Nicola's mum takes centre stage
Who's that behind the microphone?
The occasion was a public meeting in Albrighton in 1969, and while the person standing up and speaking is the Wrekin MP of the day, Gerry Fowler, Nicola Jones has recognised her mother as being the lady on the platform in this photo we published in Pictures From The Archive the other day.
"That is my mum sitting by the microphone," said Nicola, who lives near Whitchurch.
"My parents lived in Shaw Lane, Albrighton. My mother was head of the lower school at Highfields School, Wolverhampton, and I think she was there because of what they were discussing – they were talking about having a secondary school in Albrighton."
Her name was Dr Eileen Jones, married to Iowerth Jones, who was known to everybody as Toma Jones. Toma died in 1988 and Eileen in 2003.
Nicola said: "My father was the Director of Nurse Education at Wolverhampton from 1962 to 1980. They had met when my mother was nursing in London. Age 23, she was known as 'Sunshine' by her patients, but working all through the Blitz completely traumatised her, and she once said to me that it was heartbreaking to see so many young men brought in after the night’s bombardment, dying on her watch.
"At the nurses home she once got up to go to the loo and returned to find a piece of shrapnel on her bed, which she said would have killed her had she still been in bed.
“My father had started his working life as a miner, at the age of 14, and so was a lifelong socialist, but he had always wanted to be a doctor, so went to night school and then on to one of the teaching hospitals, where he met my mother.
"His war years were spent in Burma, and completely disrupted his training, so he became a 'sister tutor' instead, something at which he excelled.” "

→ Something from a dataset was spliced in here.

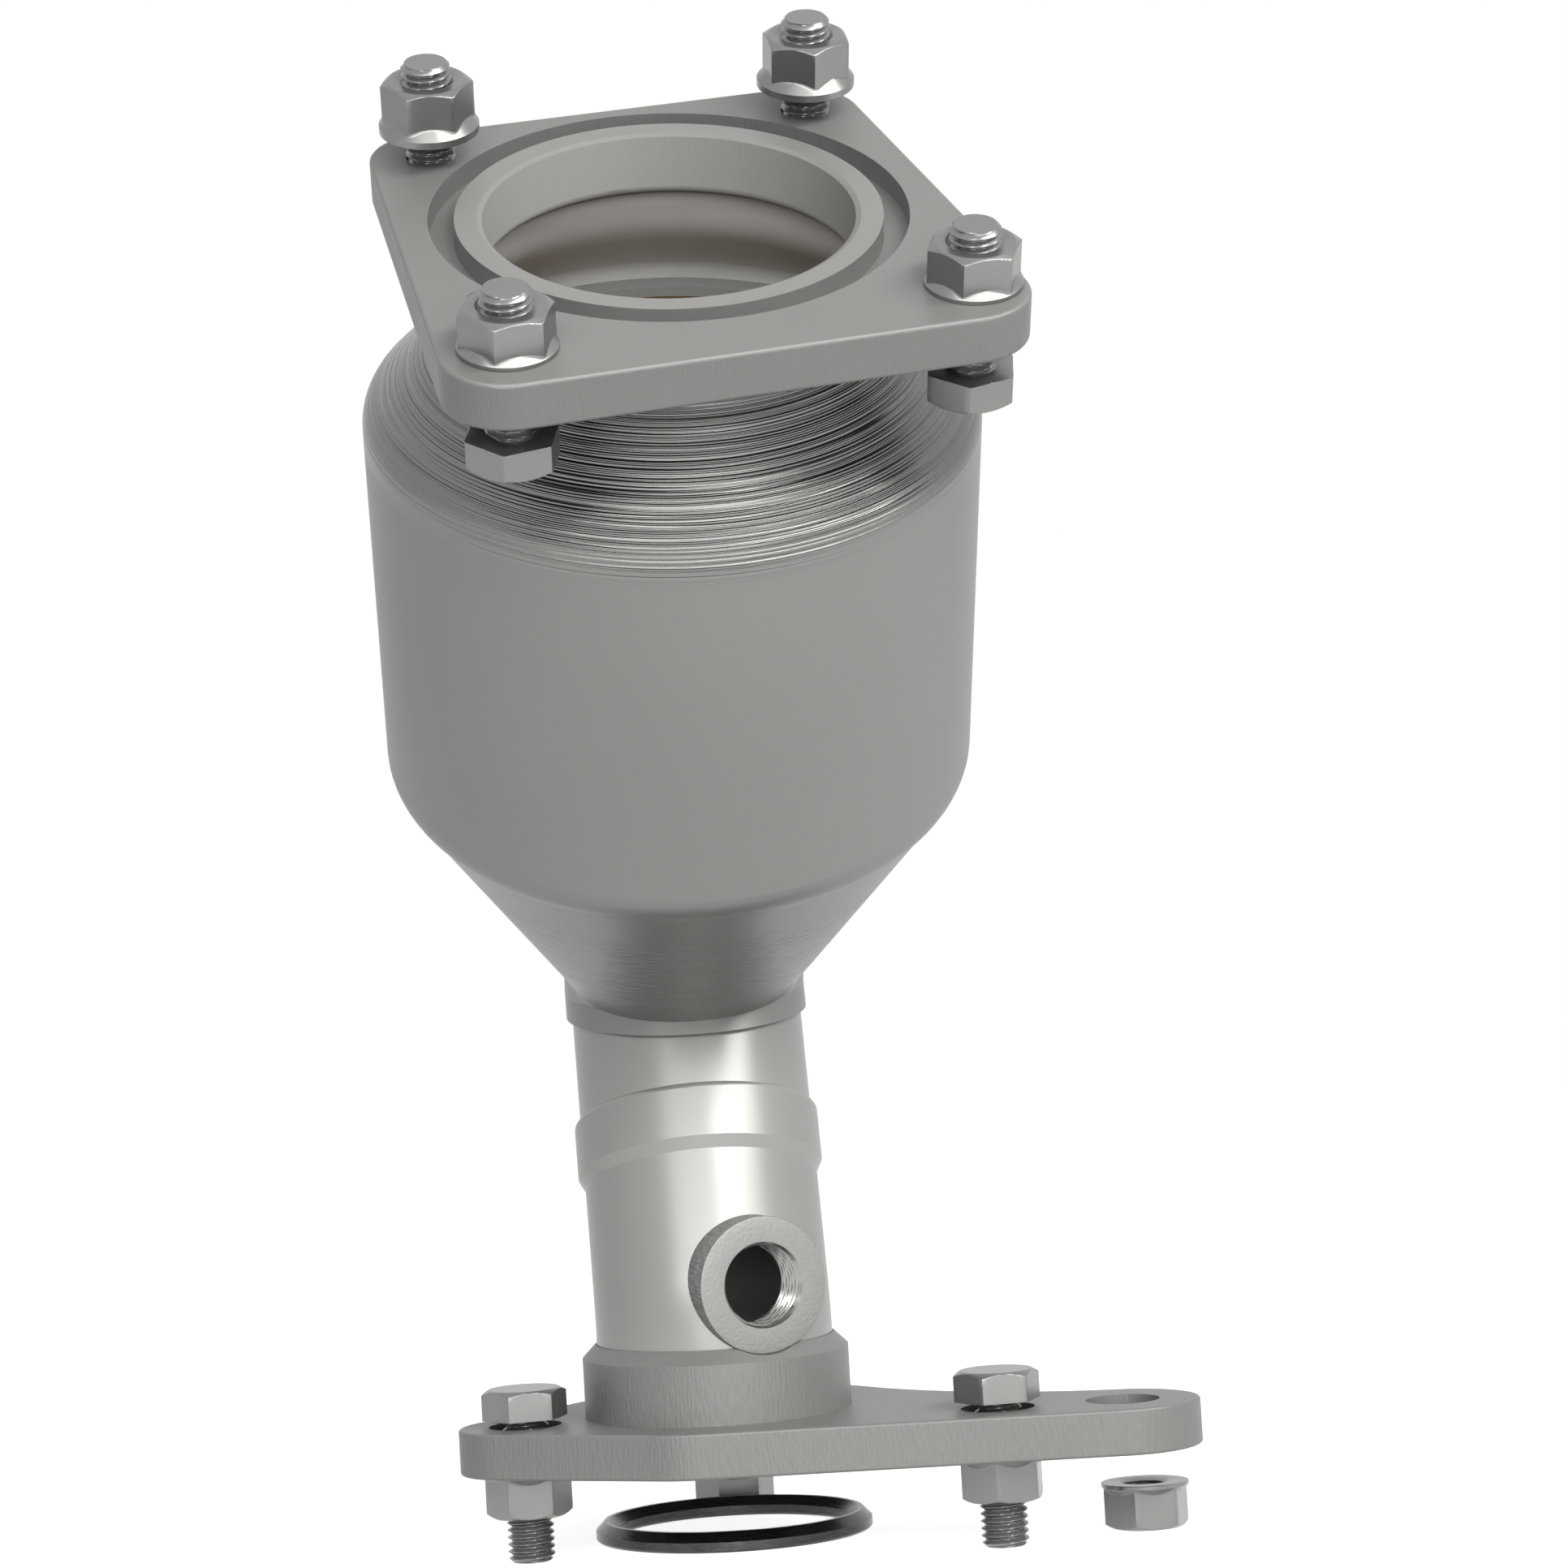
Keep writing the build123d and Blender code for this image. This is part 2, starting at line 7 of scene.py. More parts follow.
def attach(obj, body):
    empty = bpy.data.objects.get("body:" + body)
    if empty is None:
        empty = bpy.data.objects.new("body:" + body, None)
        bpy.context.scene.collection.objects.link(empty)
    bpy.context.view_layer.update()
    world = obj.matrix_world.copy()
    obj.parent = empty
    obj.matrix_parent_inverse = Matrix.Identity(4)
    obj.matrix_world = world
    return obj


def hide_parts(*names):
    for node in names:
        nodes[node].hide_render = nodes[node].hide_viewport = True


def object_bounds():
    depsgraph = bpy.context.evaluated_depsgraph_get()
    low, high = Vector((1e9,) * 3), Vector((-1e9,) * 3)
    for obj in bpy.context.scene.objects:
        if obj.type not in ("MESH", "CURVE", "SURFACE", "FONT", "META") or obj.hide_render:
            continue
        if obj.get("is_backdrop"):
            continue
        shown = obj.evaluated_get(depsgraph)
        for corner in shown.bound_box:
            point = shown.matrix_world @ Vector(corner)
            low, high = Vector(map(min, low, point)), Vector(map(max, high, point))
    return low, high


# Looks of the catalytic converter around its CAD frame. Lengths are written in millimetres and
# turned into metres by MM, angles in degrees. Threads and the honeycomb's cells are meshes made
# here, and grain, mill lines and spun ridges are relief in the materials.
MM = 0.001

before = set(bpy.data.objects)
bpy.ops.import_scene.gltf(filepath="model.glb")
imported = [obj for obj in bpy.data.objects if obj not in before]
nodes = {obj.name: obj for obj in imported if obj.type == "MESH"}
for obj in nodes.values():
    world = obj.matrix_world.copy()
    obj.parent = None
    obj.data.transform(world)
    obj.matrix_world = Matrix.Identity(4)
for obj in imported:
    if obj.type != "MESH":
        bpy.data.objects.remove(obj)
cad_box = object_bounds()

# Places, as in the solids
PIPE_TILT, PIPE_TURN, BEND_HEIGHT, PIPE_LONG = 19.3, 7.3, 29.35, 75.4
CAN_TILT, CAN_TURN, CAN_LONG, INLET_TURN = 37.84, 4.54, 189.1, 15.3
OUTLET_THICK, INLET_THICK = 9.5, 9.4

# Sensor boss: its place on the pipe, its size and its thread
BUNG_HEIGHT, BUNG_TURN, BUNG_REACH, BUNG_LONG, BUNG_RADIUS = 37.5, 24.6, 28.6, 10.0, 14.35
BUNG_MAJOR, BUNG_TAP, BUNG_RUN_OUT, BUNG_ROWS = 9.0, 8.19, 1.0, 90
BUNG_BREAK, BUNG_BREAK_MIDDLE, BUNG_FOOT_BREAK = 0.45, 0.13, 0.05

# Threads. FLANK makes the wave of a thread taller and CREST lowers it, and what then stands out
# of its 0 to 1 range is cut off, which leaves flat crests and roots.
PITCH, THREAD_RADIUS, THREAD_DEPTH = 1.5, 4.95, 0.92
FLANK, CREST = 1.3, 0.15
SHANK_ROWS, BORE_ROWS, TIP_CHAMFER = 12, 10, 0.9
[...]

Nicola says her mother's parents were dismayed at the thought of her marrying a Welsh man.
She says her mother got her PhD for a study – which took six years – she did for Birmingham Health Authority on "Nurse Education" and was, aged 73, at the time the oldest person in the country to get one.
Our picture was taken at a meeting on October 24, 1969, when worried parents crowded into St Mary's Primary School, Albrighton, to complain about the lack of adequate secondary schools in their area. But they were told they might have to wait until 1973 for a comprehensive school.
Nearly 400 people listened intently, and sometimes angrily, as parents, teachers, county councillors, county education officials and the MP for The Wrekin, Mr Gerry Fowler, argued over better school facilities for Albrighton.